Last week there were clear signs that Britain's brisk economic recovery is showing more signs of cooling after shoppers bought less, exporters took a hit from Europe's slump and banks approved the fewest mortgages in more than a year. Data released on Thursday reiterated that the Bank of England is signalling that it is in no rush to raise interest rates, even as Britain's economic growth continues to outpace that of most other industrialised nations.
The pound touched its lowest level in a week against the dollar after official figures showed retail sales fell more than expected in September. This was also reflected in businesses ability to obtain credit. Indeed net lending to businesses continues to fall, despite efforts from the bank of England to increase business borrowing. Net lending to all firms fell to 3.9 Billion in the second quarter of 2014.
There was also little good news for the government in the run-up to May 2015 General Election. Government borrowing rose more than 10 percent in the first half of the financial year, giving Chancellor George Osborne little scope to offer sweeteners to voters before a parliamentary election in May.
The Office for National Statistics reported that the UK borrowed £11.8bn in September, which is 15% or £1.6bn more than this time a year ago. The European Central Bank (ECB) began its new stimulus programme on Monday, buying up covered bonds, which are debt backed by cash flow from mortgages or consumer loans.
It was reported that the ECB has wasted no time in mopping up debt from France. The ECB hopes that the scheme will encourage banks to offer credit to small businesses in Europe, to drive economic activity and inflation.Also The European Central Bank is also considering buying corporate bonds on the secondary market. Essentially this will help large European corporate companies gain greater access to financing thus allowing them to grow their operations which will help encourage growth and stimulate the ailing European Economy.

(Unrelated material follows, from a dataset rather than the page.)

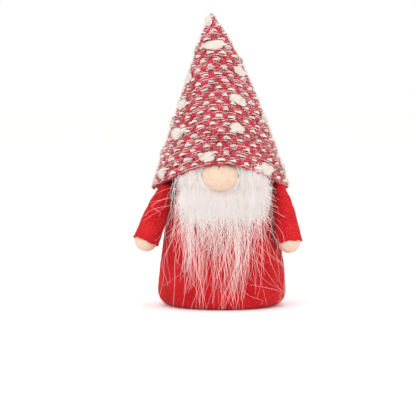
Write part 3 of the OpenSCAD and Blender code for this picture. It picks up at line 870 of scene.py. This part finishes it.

Manufacturing output expanded at the fastest rate for three months, while growth of service sector activity was unchanged on the six-month low seen in September. In both cases, rates of growth remained historically weak and below the averages seen in the year to date. Although output rose at a slightly faster rate, new orders barely rose in October, registering the smallest monthly improvement since orders began rising in August of last year.
Last week there were increasing signs that the American economy is getting stronger with job gains are on track for their strongest year since 1999 and cheaper gas prices are keeping households upbeat about the economic expansion amid the weakening in Europe and emerging nations. Faster wage increases and more broad-based improvement in the labour market would help further spur the consumer spending that makes up about 70 percent of the economy. Fewer Americans also filed applications for unemployment benefits over the past month than at any time in 14 years as an improving economy prompted employers to hold on to staff.
The four-week average of jobless claims, dropped to 281,000, the lowest since May 2000, from 284,000 the week before. The reading for the week ended Oct. 18 climbed by 17,000 to 283,000.Sustained demand for goods and services is encouraging companies to retain workers, even as economic growth slows abroad. As a result, firings have hovered near historically low levels while gains in payrolls also bolster total income, giving households the confidence and the means to spend.